Sunday, April 5, 2009

The Signing Family

Here again I have a book in my hands that I wish I had 2 years ago. The information in this book is invaluable, and I would suggest reading it even if you are sure that you want your deaf or hard of hearing child to learn oral communication and don't want to mess with signs. It's description of the different sign systems is more in depth than anything I have found elsewhere. Let's face it finding out that your child is deaf or severely hard of hearing is overwhelming, a little like your baby being handed to you and being told that they will only speak in German, or French, or some other foreign language that you have no command of. For an extroverted chatter-head like me, despite all of John's medical problems I just kept holding on to the idea of some day he will talk to me. Some day we will talk about all the awful medical junk that he has had to endure, we'll talk about why he has to have a g-tube and other kids don't, why he needs a power chair to get around and other kids get to use their legs and run, more importantly we would talk about Jesus and how much He loves us, oh we would talk about everything. So when we found out John was deaf and that there was oral schools for the deaf where the kids learned to talk just like everyone else it was easy to live in denial of both the deafness and the need for something more/different than talking to enjoy language. Heck at that point I didn't even realize that there was a difference between language and talking.
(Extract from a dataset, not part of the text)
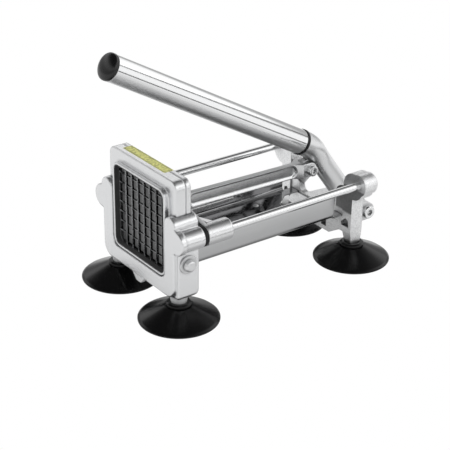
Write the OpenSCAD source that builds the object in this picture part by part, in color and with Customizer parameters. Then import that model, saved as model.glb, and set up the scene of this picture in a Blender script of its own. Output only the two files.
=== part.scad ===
// Lever french fry cutter on four suction feet. A handle drives a pusher along two
// guide rods and presses a potato through a square grid of blades in a cassette.
// Lengths are in millimetres: X runs across, Y from front to back, Z up.
// Y values are measured from the front face of the front bracket, and frame()
// moves every piece so that the origin lies on the table under the middle.

/* [Blade grid] */
// Distance between neighbouring blades
blade_pitch = 9.525; // [8:0.005:12]
// Number of cells along each side
cells = 8; // [6:1:10]
// Thickness of a blade
blade_t = 0.8; // [0.5:0.1:1.2]
// How far the upright blades stand behind the front face of the cassette
blade_setback = 0.8; // [0.4:0.1:1.5]
// How far the level blades stand behind the upright ones
level_setback = 1.5; // [0.2:0.1:1.5]
// Depth of the tabs that hold a blade in the cassette
tab_depth = 5.9; // [4:0.1:7]
// Length of each tab
tab_len = 4.5; // [3:0.5:6]
// Height of the middle of the grid above the table
grid_z = 80.5; // [78:0.5:95]

/* [Cassette] */
// Wall of the black lining of the window
liner_wall = 0.7; // [0.5:0.1:1.2]
// How far the lining stands behind the edge of the lip
liner_setback = 0.5; // [0.2:0.1:1]
// Corner radius of the window
window_r = 6.5; // [5.5:0.5:8]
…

The first few months with John's new hearing aids were heady times. He learned so fast, he went from not having a clue of what we were saying to getting everything, but still there was no understandable expression of language. When we would take his hearing aids out he would babble and carry on, but when they were in he was silent and listening. It didn't take too long for his therapist to realize that there was more than just a hearing impairment going on here. John was also apraxic, he could think of the stuff he wanted to say but couldn't make his mouth say it. John was attending an oral deaf school at that time and so introducing the first signs were both non-conformist and breathtakingly beautiful. His OT was the first to try signs with John, thinking that he would have a very hard time both understanding the concept of signs and making them with his impaired fine motor skills she came to the house with 5 little plastic animals and 5 signs for them and an hour to work on it. Five minutes after she was here she was out of animals and signs and John was enthusiastically signing their names over and over again. We moved on to more signs, 'more', 'help', 'want', 'love you' and many others over the course of the hour and consequently through the ensuing year at oral deaf school. At the school we had the most amazing therapist, she was intent on communicating with John through whatever means that he could access and so readily switched over to signs. He was getting them, and getting them fast and he was so much happier, so much less frustrated, and so were we.

We have left the oral deaf school behind and with it our delusions have been slowly wiped away too. We have realized that with his hearing aids John hears well, but not well enough to catch everything that is said, he really needs us to sign to him while we speak, and even though he does occasionally say 'mom' or 'dad' or even 'dog' we have left his speaking in God's hands because it seems that only through some divine miracle will we hear John talk with his mouth. His hands are another issue, there we are learning to sign faster and more consistently and trying our best to surround John with complete communication, both talking and signing. The more we do this the more we find that John is signing to us. He still is mostly telling us what he needs and wants, but he is getting more and more into telling us what he sees. We have an excellent OT who is working to strengthen John's hands so that his signing is clearer and we also have a MiniMo a talking device. We are hoping to teach John to communicate in several ways, we would like him to be fluent in sign to the extent that his muscles will allow him to be, we would like for him to be able to use his talker, as we call it, to communicate with those who don't sign, and we would like to teach him to use a keyboard so that he can use a talker that lets him be in complete control but also so that he can text and email and maybe even keep a blog of his own some day.

John is still not a chatter head, an extrovert yes, chatter head not so much, at least not yet. We keep working on it. He's so very smart, he's a problem solver to the nth degree and we've never seen him really want to learn something that he couldn't master, even at 5, well except for talking, but then somethings are out of his control and ours. I will post a lot more here as we go along, both with teaching John to communicate more through sign and with his talker and through the whole learning to read process. For today I just had to share this book The Signing Family, if your child or the child of someone that you know has been diagnosed with a hearing impairment, get the book, read it and Literacy and Your Deaf Child too, I wish that we had them on the day that John was diagnosed, I can't change that now, but please, even if you don't think you want to even consider sign just read these, whether you do sign with your child or not, at least you will be fully informed. As the hearing parent of a deaf child I won't kid you, this is no easy road to walk, and it's certainly not an easy decision to make, but you must make a decision about your child's mode of communication, don't default into what looks easy and don't make a decision until you are fully informed.